The final step is important. AI search measurement is still developing, so one report is not enough. You need repeated checks across search platforms, customer questions and lead sources. This is where AI data analytics can help turn scattered signals into practical decisions.
Bottom line: Keyword research is now search intelligence
Keyword research has not disappeared. It has grown up.
The businesses that win in AI search will not be the ones repeating the same terms across every page. They will be the ones that understand their customers better, answer questions clearly, prove their expertise and make their information easy for both people and AI systems to trust.
At Make Me Local, our approach fits naturally with Search Everywhere Optimisation. We help businesses adapt to this new search landscape without losing sight of what matters to your business.
To discuss, call 0800 772 0022 or email hello@makemelocal.com.
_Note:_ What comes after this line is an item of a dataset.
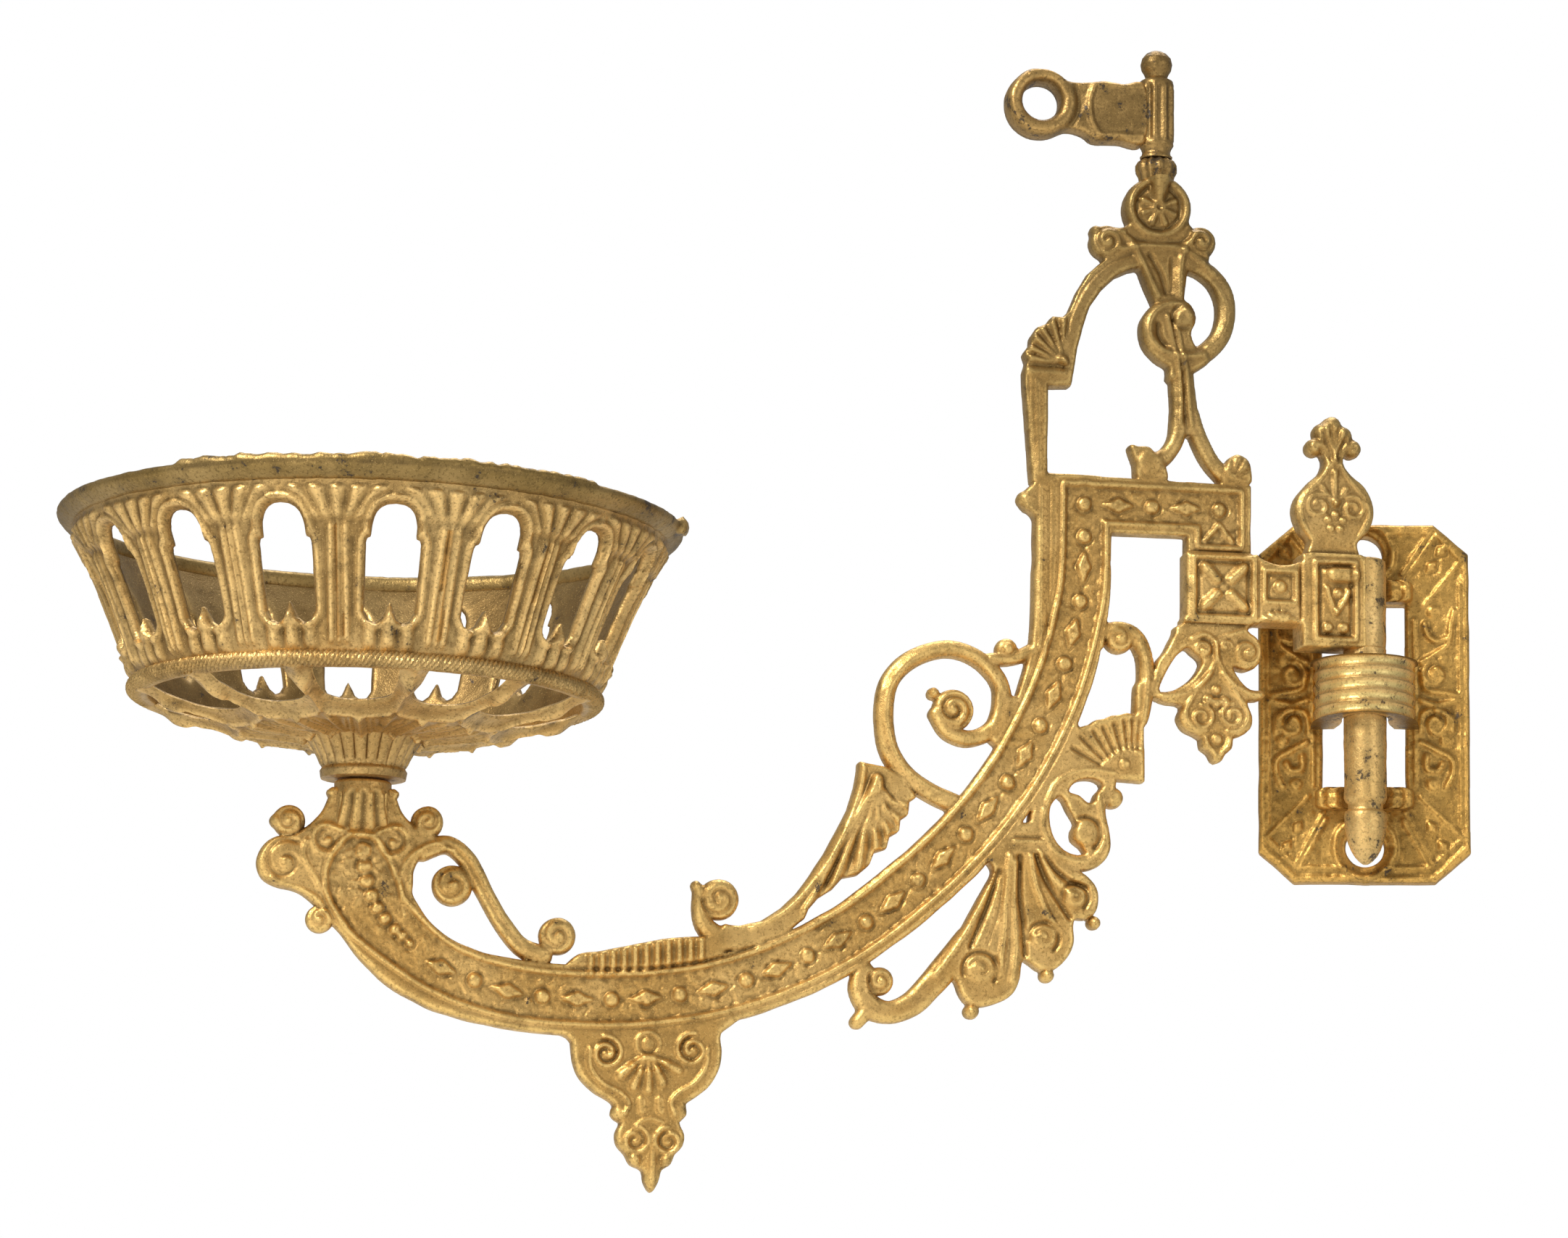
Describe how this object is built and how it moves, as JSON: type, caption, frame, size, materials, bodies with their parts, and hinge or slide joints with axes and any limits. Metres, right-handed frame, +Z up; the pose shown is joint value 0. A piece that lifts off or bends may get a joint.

Frequently Asked Questions
Is keyword research still important in 2026?
Yes. Keyword research is still important, but it now needs to include questions, intent, entities, AI visibility and conversion data, not just search volume.
What is the best way to optimise for AI search?
The best approach is to create clear, useful and well-structured content backed by real expertise, consistent business information, strong technical SEO and trustworthy proof points.
Does AI SEO replace traditional SEO?
No. AI SEO builds on traditional SEO. Your website still needs strong content, crawlability, speed, structure, local relevance and authority.
How often should keyword research be updated?
Review keyword and AI search visibility at least quarterly. Update sooner when services change, competitors move, search results shift or new customer questions appear.